We want to complete that process as quickly as possible. For that reason I hope that we can rely on a non-partisan approach to this issue. I am sure that the hon. Members for Gloucester and Kingston-upon-Thames (Mr. Lamont) are here to pledge their whole-hearted and unstinting support for the Government. We are having discussions with various sectors of the food industry on the final stages. We recognise that it may be necessary, as a last resort, to take powers to ensure that there is an orderly completion of the metric process. That may mean amending Section (10) (10). Should that become necessary the Government will do it. I know that that will be with the full approval of Conservative Members.

9.59 p.m.

Mrs. Sally Oppenheim (Gloucester)

I have been dismayed to think that I might have misled the Minister of State by nodding in reply to my hon. Friend the Member for Kingston-upon-Thames (Mr. Lamont) sitting beside me. I hope that the Minister does not think that I was nodding in support of these orders. The fact that he misinterpreted my nod is support for the old saying, "A nod is as good as a wink to a blind man." Far from expressing whole-hearted support for these orders, I would like to express great apprehension about one of them and a good deal of disappointment and concern about the others.

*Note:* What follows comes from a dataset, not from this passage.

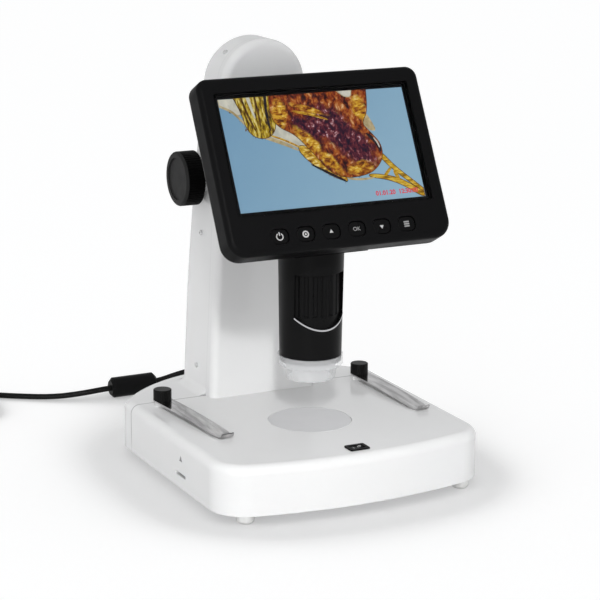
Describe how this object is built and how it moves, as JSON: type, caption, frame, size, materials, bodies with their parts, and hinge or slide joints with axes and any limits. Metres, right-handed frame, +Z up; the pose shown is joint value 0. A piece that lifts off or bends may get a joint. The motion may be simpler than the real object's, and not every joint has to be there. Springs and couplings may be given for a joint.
{
  "type": "lcd digital microscope",
  "caption": "Desktop digital microscope: wide base with stage lamp and clips, tapered column, sliding head with tube, tilting colour display with keys, and a coiled power cord.",
  "frame": {"origin": "on the table, under the middle of the base", "axes": "+X to the user's right, +Y to the back, +Z up the column"},
  "size_m": [0.259, 0.2959, 0.238],
  "materials": {
    "white_shell": "smooth glossy white moulding",
    "white_parts": "smooth light moulding",
    "steel": "brushed steel",
    "screw_steel": "dark plated steel",
    "frosted_disc": "frosted light grey diffuser",
    "black_plastic": "fine matte black",
    "black_gloss": "gloss black",
    "green_board": "solder mask",
    "black_rubber": "soft black jacket",
    "white_rubber": "soft pale rubber",
    "alloy": "machined aluminium",
    "brass": "turned brass",
    "clear": "clear",
    "display": "display panel",
    "ferrite": "dark jacket over ferrite",
    "silver_trim": "bright trim"
  },
  "bodies": {
    "base": {"base_shell": "white_shell", "rear_shell": "white_shell", "column_front": "white_shell", "bottom_plate": "steel", "feet": "white_rubber", "base_screws": "screw_steel", "stage_disc": "frosted_disc", "lamp_cup": "white_parts", "lamp_board": "green_board", "main_board": "green_board", "card_socket": "steel", "power_jack": "black_plastic", "switch_housing": "black_plastic", "slide_frame": "alloy", "column_screws": "screw_steel", "shaft_bushes": "brass", "cord_tube": "black_rubber", "dc_plug": "black_plastic", "ferrite_core": "ferrite", "cord_coil": "black_rubber", "coil_tie": "black_rubber", "usb_plug": "black_plastic"},
    "rocker": {"switch_rocker": "black_gloss"},
    "clip_left": {"clip_leaf_left": "steel", "clip_knob_left": "black_plastic"},
    "clip_right": {"clip_leaf_right": "steel", "clip_knob_right": "black_plastic"},
    "knob_shaft": {"pinion_shaft": "steel", "pinion": "brass", "knob_left": "black_plastic", "knob_right": "black_plastic"},
    "head": {"carriage": "alloy", "rack": "brass", "head_housing": "black_plastic", "head_cover": "black_plastic", "head_screws": "screw_steel", "hinge_pin": "steel", "tube_housing": "black_plastic", "index_trim": "silver_trim", "optics_mount": "alloy", "camera_board": "green_board", "clear_tip": "clear", "led_ring": "green_board"},
    "ring": {"focus_ring": "black_plastic"},
    "cell": {"lens_cell": "alloy", "lenses": "clear"},
    "monitor": {"bezel": "black_plastic", "monitor_back": "black_plastic", "display_window": "clear", "lcd_panel": "display", "display_board": "green_board", "key_board": "green_board", "hinge_bracket": "steel", "monitor_screws": "screw_steel"},
    "key_power_cap": {"key_power": "black_gloss"},
    "key_camera_cap": {"key_camera": "black_gloss"},
    "key_up_cap": {"key_up": "black_gloss"},
    "key_ok_cap": {"key_ok": "black_gloss"},
    "key_down_cap": {"key_down": "black_gloss"},
    "key_menu_cap": {"key_menu": "black_gloss"}
  },
  "joints": [
    {"name": "focus_slide", "type": "slide", "parent": "base", "child": "head", "axis": [0, 0, 1], "range_m": [-0.021, 0.028]},
    {"name": "focus_knob_turn", "type": "hinge", "parent": "base", "child": "knob_shaft", "pos_m": [0, 0.0562, 0.158], "axis": [1, 0, 0], "range_deg": [-225, 170]},
    {"name": "monitor_tilt", "type": "hinge", "parent": "head", "child": "monitor", "pos_m": [0, -0.02039, 0.1711], "axis": [-1, 0, 0], "range_deg": [0, 55]},
    {"name": "focus_ring_turn", "type": "hinge", "parent": "head", "child": "ring", "pos_m": [0, -0.0258, 0.1], "axis": [0, 0, 1], "range_deg": [-120, 120]},
    {"name": "lens_cell_slide", "type": "slide", "parent": "head", "child": "cell", "axis": [0, 0, 1], "range_m": [-0.004, 0.004]},
    {"name": "lamp_switch", "type": "hinge", "parent": "base", "child": "rocker", "pos_m": [0, -0.0819, 0.0282], "axis": [0, 1, 0], "range_deg": [0, 12]},
    {"name": "clip_left_swing", "type": "hinge", "parent": "base", "child": "clip_left", "pos_m": [-0.0635, 0.0346, 0.035], "axis": [0, 0, 1], "range_deg": [-20, 45]},
    {"name": "clip_right_swing", "type": "hinge", "parent": "base", "child": "clip_right", "pos_m": [0.0635, 0.0346, 0.035], "axis": [0, 0, 1], "range_deg": [-45, 20]},
    {"name": "key_power_press", "type": "slide", "parent": "monitor", "child": "key_power_cap", "axis": [0, 0.8839, -0.4676], "range_m": [0, 0.0006], "stiffness_N_per_m": 400, "springref_m": -0.0003},
    {"name": "key_camera_press", "type": "slide", "parent": "monitor", "child": "key_camera_cap", "axis": [0, 0.8839, -0.4676], "range_m": [0, 0.0006], "stiffness_N_per_m": 400, "springref_m": -0.0003},
    {"name": "key_up_press", "type": "slide", "parent": "monitor", "child": "key_up_cap", "axis": [0, 0.8839, -0.4676], "range_m": [0, 0.0006], "stiffness_N_per_m": 400, "springref_m": -0.0003},
    {"name": "key_ok_press", "type": "slide", "parent": "monitor", "child": "key_ok_cap", "axis": [0, 0.8839, -0.4676], "range_m": [0, 0.0006], "stiffness_N_per_m": 400, "springref_m": -0.0003},
    {"name": "key_down_press", "type": "slide", "parent": "monitor", "child": "key_down_cap", "axis": [0, 0.8839, -0.4676], "range_m": [0, 0.0006], "stiffness_N_per_m": 400, "springref_m": -0.0003},
    {"name": "key_menu_press", "type": "slide", "parent": "monitor", "child": "key_menu_cap", "axis": [0, 0.8839, -0.4676], "range_m": [0, 0.0006], "stiffness_N_per_m": 400, "springref_m": -0.0003}
  ],
  "couplings": [
    {"joint": "focus_knob_turn", "follows": "focus_slide", "rad_per_m": -138.89},
    {"joint": "lens_cell_slide", "follows": "focus_ring_turn", "m_per_rad": 0.0019}
  ]
}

We have had a wide-ranging speech from the Minister. It might have been thought that we were moving near to M-Day instead of discussing statutory instruments for prescribed quantities which merely permit items to be sold in metric or imperial weights. It does not make it a statutory obligation. This is far from being a total metrication debate.

I thought that the hon. Gentleman showed considerable gallantry in trying to share the honours between his party and mine on metrication. Indeed, I have rarely known him so generous as on this occasion. As he was so generous, I think that it would be fair to say that the country was committed to metrication by a Labour Government completely outside the context of our membership of the European Communities. I do not think that I can accept his generous accolade to the Conservative Party for its support of these measures.

I understand the Minister wanting this debate as there has been almost unrelieved stagnation in terms of consumer protection in his Department. I should have thought that by this time his Department of Consumer Protection was a department of consumer rejection.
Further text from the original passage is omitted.